**Data segment**
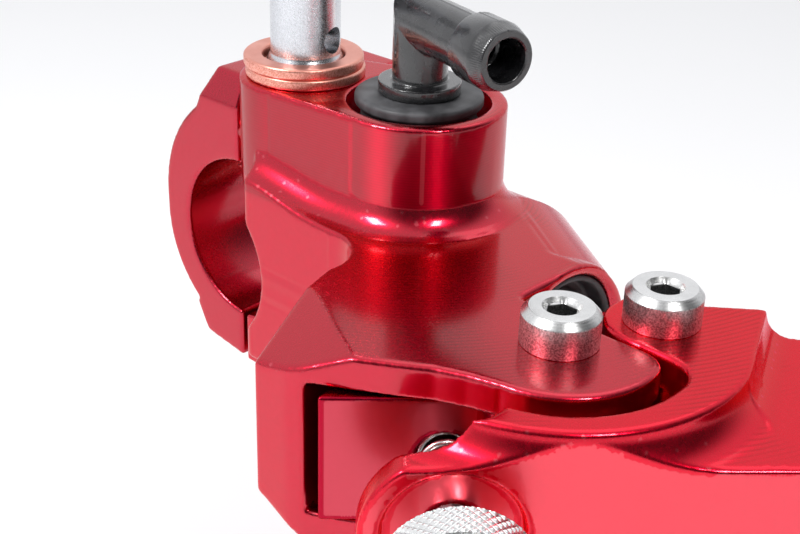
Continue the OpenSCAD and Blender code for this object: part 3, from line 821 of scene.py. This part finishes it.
def make_clamp_screws():
    """Two socket screws, as one piece like their node."""
    lo, hi = box_mm("clamp_screws")
    head_r, length = 4.2, hi[1] - lo[1]
    socket = [(0, 2.6), (2.3, 2.6, "hex"), (2.3, 0.35, "hex"), (2.75, 0.0)]
    outer = round_corners([
        (2.75, 0.0), (head_r - 0.4, 0.0), (head_r, 0.4), (head_r, 4.9), (head_r - 0.1, 5.0), (2.5, 5.0),
        (2.5, length - 0.5), (2.0, length),
    ], 0.12)
    parts = []
    for side in (-1, 1):
        place = place_at(((lo[0] + hi[0]) / 2, lo[1], side * (hi[2] - head_r)), (0, 1, 0))
        parts.append(lathe("clamp_screw_part", socket + outer + [(0, length)], place, 96))
    bm = bmesh.new()
    for part in parts:
        mesh = part.data
        mesh.transform(part.matrix_world)
        bm.from_mesh(mesh)
        bpy.data.objects.remove(part)
    mesh = bpy.data.meshes.new("clamp_socket_screws")
    bm.to_mesh(mesh)
    bm.free()
    obj = linked("clamp_socket_screws", mesh)
    finished(obj, "clamp_screws", "steel", 25, ["clamp_screws"])


def thread(turns_per_mm, depth):
    """Screw thread, as the shape of a lathe's profile."""
    def shape(angles, radius, z):
        phase = (z * turns_per_mm - angles / (2 * math.pi)) % 1
        return radius - depth * np.abs(phase * 2 - 1)
    return shape


def make_banjo_bolt():
    """Hollow bolt with a cross hole, a flanged head and a long hexagon."""
    lo, hi = box_mm("banjo_bolt")
    bottom = lo[2]
    thread_r, thread_z = 4.4, (bottom + 0.7, 26.2)
    steps = [
        (0, bottom + 14), (1.75, bottom + 14), (1.75, bottom + 0.2), (2.1, bottom),
        (3.7, bottom), (4.25, bottom + 0.6),
    ]
    threads = [(thread_r, z) for z in np.arange(*thread_z, 0.09)]
    flange_z, hex_r, hex_end = 45.04, 5.98, hi[2] - 0.5
    upper = round_corners([
        (thread_r, 26.3), (4.85, 26.6), (4.35, 27.5), (4.35, 37.4), (4.75, 37.95), (4.75, 43.6),
        (7.0, 43.6), (7.2, 43.8), (7.2, 44.8), (7.0, 45.0), (hex_r, 45.05), (hex_r, hex_end), (5.3, hi[2]),
    ], 0.15)
    hexed = [
        (r, z, "hex") if flange_z < z < hex_end + 0.1 and r > 5.9 else (r, z)
        for r, z in upper
    ]
    shape = thread(1.0, 0.5)

    def grooved(angles, radius, z):
        on_thread = thread_z[0] <= z < thread_z[1] and radius.max() < 4.45 and radius.min() > 4.3
        return shape(angles, radius, z) if on_thread else radius

    profile = steps + threads + hexed + [(0, hi[2])]
    obj = lathe("banjo_bolt_turned", profile, place_at((0, 0, 0)), shape=grooved)
    cross_hole = [(0, -9), (1.65, -9), (1.65, 9), (0, 9)]
    cut(obj, lathe("cutter", cross_hole, place_at((0, 0, 29.6), level_way(100)), 48))
    obj.matrix_world = Matrix.Translation(Vector((*OUTLET, 0)) * MM)
    finished(obj, "banjo_bolt", "bolt_silver", 25, ["banjo_bolt"])


def closed_ring(corners, radius):
    """Closed profile with its corners rounded."""
    return round_corners(corners + corners[:2], radius)[1:-1]


def make_washer(name, node):
    lo, hi = box_mm(node)
    outer, inner, t = (hi[0] - lo[0]) / 2, 5.15, hi[2] - lo[2]
    e = 0.22                        # chamfer
    profile = closed_ring([
        (inner, e), (inner + e, 0), (outer - e, 0), (outer, e),
        (outer, t - e), (outer - e, t), (inner + e, t), (inner, t - e),
    ], 0.14)
    obj = lathe(name, profile, place_at((*middle(node)[:2], lo[2])), 160, closed=True)
    # each washer is pressed a little unevenly
    for v in obj.data.vertices:
        a = math.atan2(v.co.y, v.co.x)
        v.co.x *= 1 + 0.002 * math.sin(3 * a + t)
        v.co.z += 0.00002 * math.sin(2 * a + lo[2]) * (1 if v.co.z > 0.0007 else 0)
    finished(obj, node, "copper", 30, [node])


# ---- inlet ----
def make_grommet():
    top = box_mm("inlet_grommet")[1][2]
    profile = closed_ring([
        (3.9, 0.0), (5.6, 0.02), (7.1, -0.02), (7.62, -0.16), (7.8, -0.45), (7.8, -1.2), (7.55, -1.5),
        (7.0, -1.6), (7.0, -4.2), (8.1, -4.3), (8.1, -8.4), (3.9, -8.4),
    ], 0.16)
    obj = lathe("grommet_ring", profile, place_at((*INLET, top)), 144, closed=True)
    finished(obj, "inlet_grommet", "grommet_rubber", 40, ["inlet_grommet"])


def make_elbow():
    """Elbow with a mould line along its pipe and a serrated cone at the mouth."""
    start = np.array([*INLET, ELBOW_Z])
    shapes = [upright(INLET, r) for r in (3.35, 5.0)]
    shapes += [round_bar(start, ELBOW_DIR, r) for r in (3.35, 3.95, 2.5, 2.0)]
    obj = fine_copy("elbow_tube", "inlet_elbow", 0.13, 3, shapes)
    line_height, line_width = 0.07, 0.13
    points = points_of(obj.data) - start
    across, along = points @ np.cross(UP, ELBOW_DIR), points @ ELBOW_DIR
    raised = (points[:, 2] > 2.6) & (along > -2)
    points[:, 2] += np.where(raised, line_height * np.exp(-(across / line_width) ** 2), 0)
    move_points(obj.data, points + start)
    finished(obj, "inlet_elbow", "elbow_plastic", 50, ["inlet_elbow"])

    notches, notch_depth = 86, 0.035

    def notched(angles, radius, z):
        depth = notch_depth * (0.5 + 0.5 * np.cos(angles * notches))
        return radius - (depth if 15.9 < z < 17 else 0)

    profile = [
        (2.55, 16.2), (2.52, 17.1), (2.7, 17.31), (3.3, 17.32), (3.43, 17.2), (3.5, 16.95), (3.55, 16.8),
        (3.7, 16.3), (3.85, 15.75), (3.96, 15.4), (3.97, 15.2), (3.97, 11.75), (3.9, 11.57), (3.4, 11.57),
    ]
    ring = lathe("elbow_mouth", profile, place_at(start, ELBOW_DIR), notches * 8, shape=notched)
    finished(ring, "inlet_elbow", "elbow_plastic", 40)


# ---- cylinder's mouth ----
def make_boot():
    """Bellows seal between the cylinder's mouth and the pushrod."""
    seat = 45.1
    outline = [
        (10.35, 45.1), (10.35, 49.3), (10.1, 49.5), (9.7, 49.4), (9.5, 49.0), (9.45, 47.2), (9.2, 46.9),
        (8.4, 46.9), (8.0, 47.3), (7.6, 47.4), (7.1, 47.1), (6.9, 46.8), (6.2, 46.9), (5.8, 47.7),
        (5.4, 48.05), (3.9, 48.05), (3.45, 47.7), (3.4, 46.3), (5.2, 46.2), (6.0, 45.6), (7.0, 45.2),
    ]
    profile = closed_ring([(r, y - seat) for r, y in outline], 0.25)
    obj = lathe("boot_bellows", profile, place_at((0, seat, 0), (0, 1, 0)), 144, closed=True)
    finished(obj, "dust_boot", "rubber", 40, ["dust_boot"])


# ---- adjuster ----
def make_knob():
    """Knurled knob: rows of small diamonds between two chamfers."""
    lo, hi = box_mm("adjuster_knob")
    knob_r = (hi[2] - lo[2]) / 2
    # rear and front faces along the diagonal
    back, front = 72.8, 77.4
    start = KNOB_AXIS - DIAGONAL * (KNOB_AXIS @ DIAGONAL)
    length = front - back
    diamonds, slant, groove_depth = 46, 0.95, 0.22

    def knurled(angles, radius, z):
        if not (0.45 < z < length - 0.5):
            return radius
        turns = angles * diamonds / (2 * math.pi)
        a, b = (turns + z * slant) % 1, (turns - z * slant) % 1
        groove = np.minimum(np.abs(a * 2 - 1), np.abs(b * 2 - 1))
        return radius - groove_depth * (1 - np.clip(groove / 0.75, 0, 1))

    rear = [(0, -5.6), (2.9, -5.6), (3.0, -5.4), (3.0, -0.05), (6.9, 0.0), (knob_r - 0.12, 0.4)]
    rows = [(knob_r, z) for z in np.arange(0.46, length - 0.5, 0.065)]
    face = round_corners([
        (knob_r - 0.1, length - 0.48), (knob_r - 0.75, length), (3.1, length),
        (2.8, length - 0.35), (2.35, length - 0.6), (2.0, length - 0.6),
    ], 0.1)
    profile = rear + rows + face + [(0, length - 0.6)]
    place = place_at(start + DIAGONAL * back, DIAGONAL)
    obj = lathe("knob_knurled", profile, place, diamonds * 10, shape=knurled)
    finished(obj, "adjuster_knob", "knob_steel", 50, ["adjuster_knob"])


def make_adjuster_screw():
    """Stud with a thread at each end and a thin neck between them."""
    lo, hi = box_mm("adjuster_screw")
    stud_r = 2.0
    length = (hi[0] - lo[0] - 2 * stud_r * math.sqrt(0.5)) / math.sqrt(0.5)
    start = KNOB_AXIS - DIAGONAL * length / 2
    rear = [(stud_r, z) for z in np.arange(0.5, 6.3, 0.07)]
    neck = [(1.55, 6.5), (1.55, 20.0)]
    front = [(stud_r, z) for z in np.arange(20.3, length - 0.4, 0.07)]
    tip = [(1.9, length - 0.35), (1.5, length), (0, length)]
    profile = [(0, 0), (1.5, 0), (1.9, 0.4)] + rear + neck + front + tip
    shape = thread(1.43, 0.34)

    def grooved(angles, radius, z):
        return shape(angles, radius, z) if radius.max() > 1.95 else radius

    obj = lathe("adjuster_stud", profile, place_at(start, DIAGONAL), 72, shape=grooved)
    finished(obj, "adjuster_screw", "steel", 40, ["adjuster_screw"])


def make_adjuster_spring():
    """Close wound helical spring round the stud."""
    lo, hi = box_mm("adjuster_spring")
    r, wire = 2.62, 0.32
    turns, pitch, steps = 4.9, 1.95, 60
    along = Matrix(place_at((0, 0, 0), DIAGONAL).to_3x3())
    points = []
    for i in range(int(turns * steps) + 1):
        a = 2 * math.pi * i / steps
        points.append(Vector((r * math.cos(a), r * math.sin(a), pitch * (i / steps - turns / 2))))
    start = KNOB_AXIS + DIAGONAL * (((lo + hi) / 2 - KNOB_AXIS) @ DIAGONAL)
    obj = tube("spring_coils", [np.array(along @ p) + start for p in points], wire, 16)
    finished(obj, "adjuster_spring", "spring_wire", 60, ["adjuster_spring"])


# ---- nodes kept as the frame has them ----
KEPT = {
    "piston": "piston_metal", "primary_seal": "seal_rubber", "secondary_seal": "seal_rubber",
    "return_spring": "spring_wire", "stop_washer": "steel", "circlip": "steel",
    "pushrod": "steel", "pushrod_locknut": "steel", "trunnion": "bronze",
    "pivot_bush": "bronze", "pivot_nut": "steel", "reach_bush": "bronze", "reach_nut": "steel",
    "adjuster_barrel": "bronze",
}


def finish_kept():
    """Eased edges and a finish on the nodes that keep their own mesh."""
    for node, material in KEPT.items():
        obj = NODES[node]
        obj.data.materials.clear()
        obj.data.materials.append(MATERIALS[material])
        if node != "return_spring":
            weld = obj.modifiers.new("weld", "WELD")
            weld.merge_threshold = 2e-6
            ease = obj.modifiers.new("ease", "BEVEL")
            ease.width = 0.12 * MM
            ease.segments = 2
            ease.limit_method = "ANGLE"
            ease.angle_limit = math.radians(38)


make_body()
make_clamp()
make_carrier()
make_lever()
make_pivot_screw("pivot_screw_head", "pivot_screw")
make_pivot_screw("reach_screw_head", "reach_screw")
make_clamp_screws()
make_banjo_bolt()
make_washer("washer_lower", "copper_washer_lower")
make_washer("washer_upper", "copper_washer_upper")
make_grommet()
make_elbow()
make_boot()
make_knob()
make_adjuster_screw()
make_adjuster_spring()
finish_kept()


# ---- studio ----
def floor():
    g = Graph("floor_paper")
    g.set(Base_Color=g.colours(g.noise(6, 3), (0.93, 0.93, 0.935), (0.95, 0.95, 0.955)), Roughness=0.9)
    size, depth = 6000, box_mm("body")[0][2] - 40
    corners = [(x * size, y * size, depth) for x, y in ((-1, -1), (1, -1), (1, 1), (-1, 1))]
    obj = new_object("floor", corners, [(0, 1, 2, 3)])
    obj.data.materials.append(g.material)


def softbox(name, azimuth, elevation, distance, width, height, power, colour=(1, 1, 1)):
    """Area light that looks at the object from an azimuth and elevation, in degrees; sizes in metres."""
    data = bpy.data.lights.new(name, "AREA")
    data.shape = "RECTANGLE"
    data.size, data.size_y = width, height
    data.energy = power
    data.color = colour
    obj = linked(name, data)
    a, e = math.radians(azimuth), math.radians(elevation)
    away = Vector((math.cos(a) * math.cos(e), math.sin(a) * math.cos(e), math.sin(e)))
    obj.location = Vector((0.0, 0.03, 0.01)) + away * distance
    obj.rotation_euler = away.to_track_quat("Z", "Y").to_euler()


DARK_SIDE = level_way(75)


def studio():
    world = bpy.data.worlds.new("studio")
    world.use_nodes = True
    # white all round, but for the dark side of the room
    tree = world.node_tree
    background = tree.nodes["Background"]
    toward = tree.nodes.new("ShaderNodeVectorMath")
    toward.operation = "DOT_PRODUCT"
    tree.links.new(tree.nodes.new("ShaderNodeTexCoord").outputs["Generated"], toward.inputs[0])
    toward.inputs[1].default_value = DARK_SIDE
    shade = tree.nodes.new("ShaderNodeMapRange")
    shade.interpolation_type = "SMOOTHSTEP"
    for socket, value in zip(list(shade.inputs)[1:5], (0.05, 0.62, 0.88, 0.08)):
        socket.default_value = value
    tree.links.new(toward.outputs["Value"], shade.inputs[0])
    tree.links.new(shade.outputs[0], background.inputs[1])
    background.inputs[0].default_value = (0.965, 0.972, 1, 1)
    bpy.context.scene.world = world
    softbox("key", -20, 48, 0.55, 0.12, 0.18, 1.8)
    softbox("strip", 72, 46, 0.55, 0.07, 0.16, 1.05)
    softbox("top", 200, 62, 0.8, 0.5, 0.5, 0.6)
    bpy.context.scene.view_settings.view_transform = "Standard"


def camera():
    data = bpy.data.cameras.new("camera")
    data.sensor_width, data.lens = 36, 63
    data.clip_start, data.clip_end = 0.005, 20
    obj = linked("camera", data)
    pitch, roll = math.radians(26.6), math.radians(1.7)
    level = Vector((-0.743, -0.669, 0)).normalized()
    right = Vector((level.y, -level.x, 0))
    forward = level * math.cos(pitch) - Vector((0, 0, 1)) * math.sin(pitch)
    up = level * math.sin(pitch) + Vector((0, 0, 1)) * math.cos(pitch)
    x = right * math.cos(roll) + up * math.sin(roll)
    y = up * math.cos(roll) - right * math.sin(roll)
    turn = Matrix((x, y, -forward)).transposed().to_4x4()
    obj.matrix_world = Matrix.Translation((0.1167, 0.1295, 0.0817)) @ turn
    bpy.context.scene.camera = obj


floor()
studio()
camera()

**Stated exercise**
Going over the lines above, work out how many include "scene", then give only that number.

**Response for this exercise**
4